Il est possible de faire de la viande de qualité avec des bœufs

Les interrogations sur la qualité de la viande peuvent également freiner les éleveurs, mais la ferme expérimentale de Thorigné d’Anjou a comparé les qualités organoleptiques de la viande issue de 12 bœufs, et de 12 jeunes vaches. Les deux types d’animaux ont présenté des qualités comparables. Les seuls points de différence concernaient l’appréciation de la tendreté, subtilement portée en faveur de la viande issue de bœuf, et de la couleur de surface où c’est cette fois la vache de réforme qui disposait de la couleur la plus prononcée, mais les bœufs ont été abattus plus jeunes. Quoi qu’il en soit, « on voit qu’il est possible de faire de la viande de qualité avec des bœufs, à condition de bien finir la les animaux », conclut Julien Fortin. 
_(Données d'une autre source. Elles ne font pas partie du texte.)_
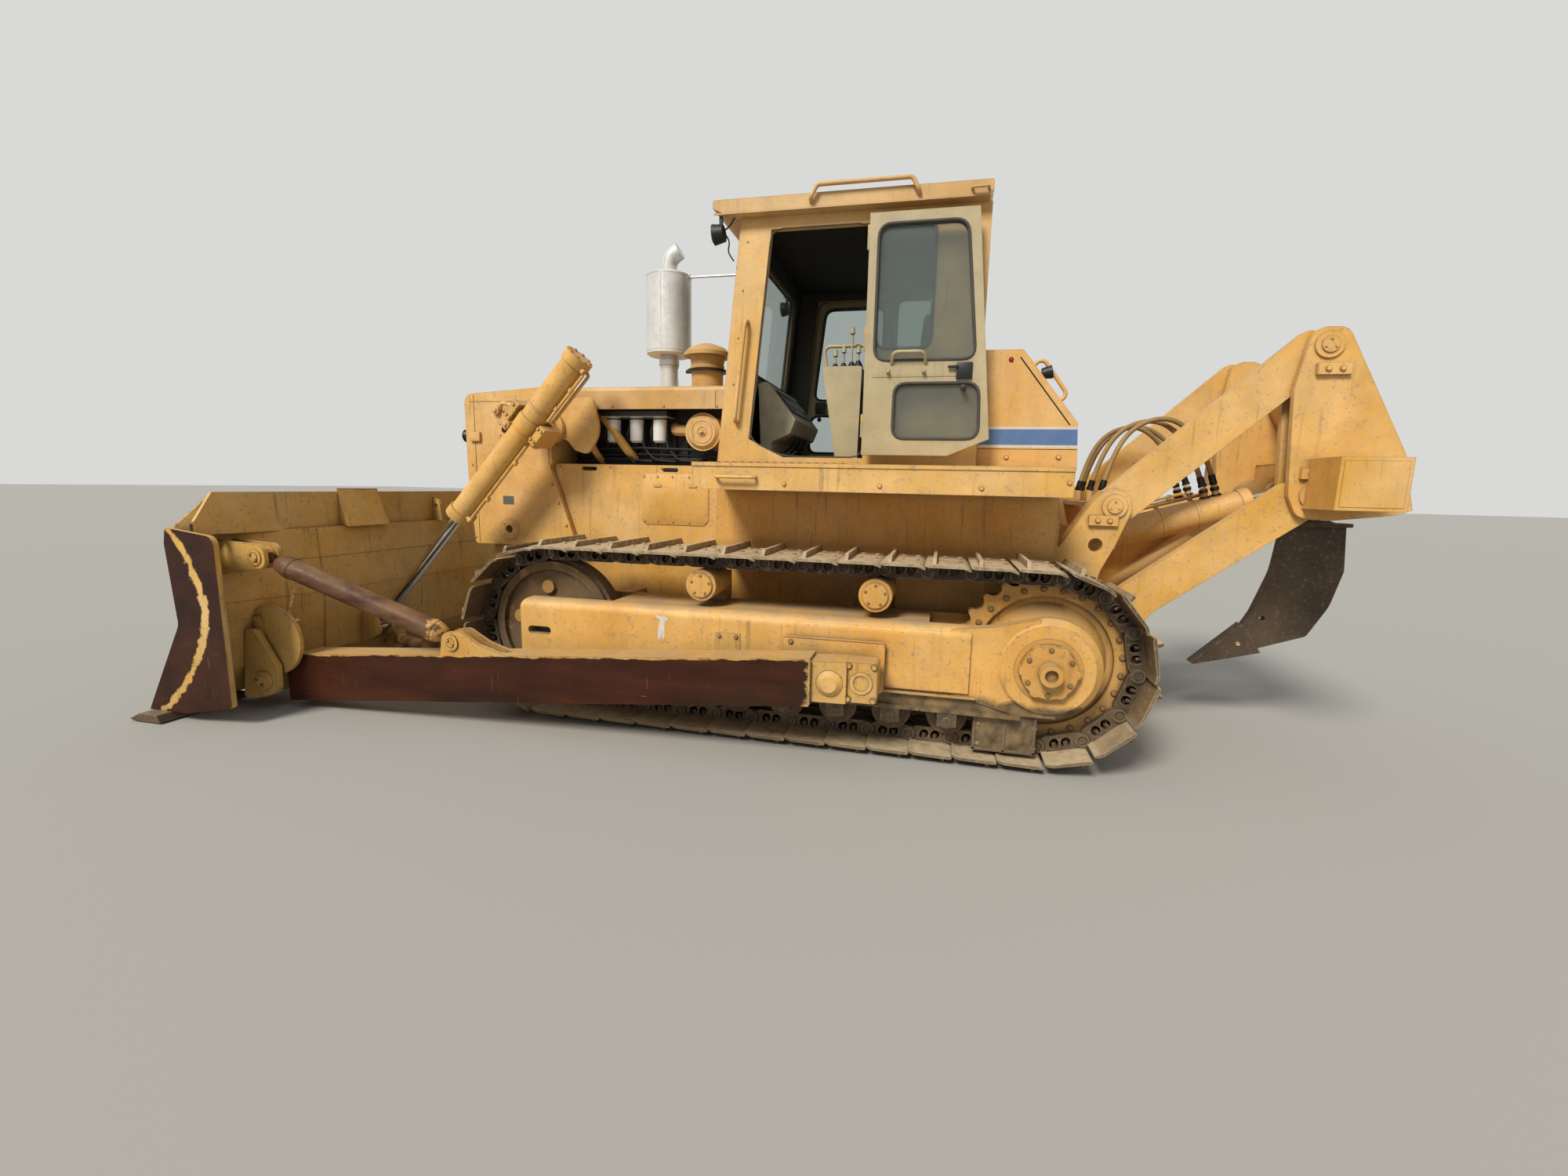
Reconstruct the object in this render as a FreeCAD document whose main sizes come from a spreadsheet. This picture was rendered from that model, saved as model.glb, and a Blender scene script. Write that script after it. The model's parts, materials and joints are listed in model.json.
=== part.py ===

Une filière structurée en bio, à construire en conventionnel

« Sur la filière bio, pour l’opérateur avec lequel nous travaillons (Unebio) la filière est structurée et permet de valoriser des bœufs, mais c’est beaucoup moins évident pour la filière conventionnelle », admet Bertrand Daveau. L’appellation bœufs regroupe en effet des animaux assez hétérogères en termes de caractéristiques de carcasse, ce qui peut être un frein au développement de la filière. « Tout l’enjeu est de construire et promouvoir un itinéraire technique éprouvé pour des caractéristiques de carcasse mieux connues, afin d’obtenir une viande comparable à celle obtenue avec des jeunes vaches de réforme. »

Jouer sur les croissances compensatrices

Produire des bœufs est relativement long. Pour optimiser son itinéraire technique, Julien Fortin conseille de mettre en place des sevrages tardifs pour maximiser les croissances sous la mère, et de jouer avec les croissances compensatrices après le sevrage. 

Les Limousines de la ferme de Thorigné d’Anjou sont conduites en deux saisons de vêlages, l’occasion d’expérimenter deux itinéraires d’élevage. Les veaux nés au printemps ont été élevés exclusivement au pâturage, avec le lait de leur mère. « L’objectif est de bien nourrir les mères pour qu’elles puissent exprimer leur potentiel laitier, plutôt que de complémenter les veaux, même pendant les creux de production. » Le sevrage a eu lieu courant novembre, avec des animaux de 7 à 8 mois. La ration en bâtiment se compose alors d’ensilage de cerpro (ou méteil), complémenté avec du foin ou de la féverole.

Les veaux nés à l’automne ont été complémentés au bâtiment durant l’hiver, avec 1,2 kg de concentré autoconsommé à base de triticale pois et féverole. Cette complémentation est arrêtée lors de la mise au pâturage, et ce jusqu’au sevrage. « On observe une phrase délicate à la mi-juin avec le sevrage, la castration, la transition alimentaire, et ce à une période où la ressource en herbe peut être limitante », souligne Bertrand Daveau. Les animaux sont ensuite conduits au pâturage. « La ration hivernale limite la croissance, autour des 500 g de GMQ, mais cela permet de bénéficier d’une croissance compensatrice au pâturage, avec des GMQ à plus de 900 g. »

De meilleures performances avec les veaux de printemps

La finition a été entreprise à 27 mois. Environ 8 kg de MS de fourrage (enrubannage ou foin de luzerne, cerpro et foin…), et 6 kg bruts de concentré fermier (triticale pois) pour une durée d’engraissement de 132 jours pour les bœufs nés au printemps, et 166 jours pour ceux nés à l’automne pour des poids de carcasse avoisinant les 500 kg. Les veaux de printemps affichent des croissances autour de 1 350 g par jour, qui font suite à une période de plein pâturage. L’engraissement hivernal demande environ un mois supplémentaire avec des croissances autour de 1 100 g par jour.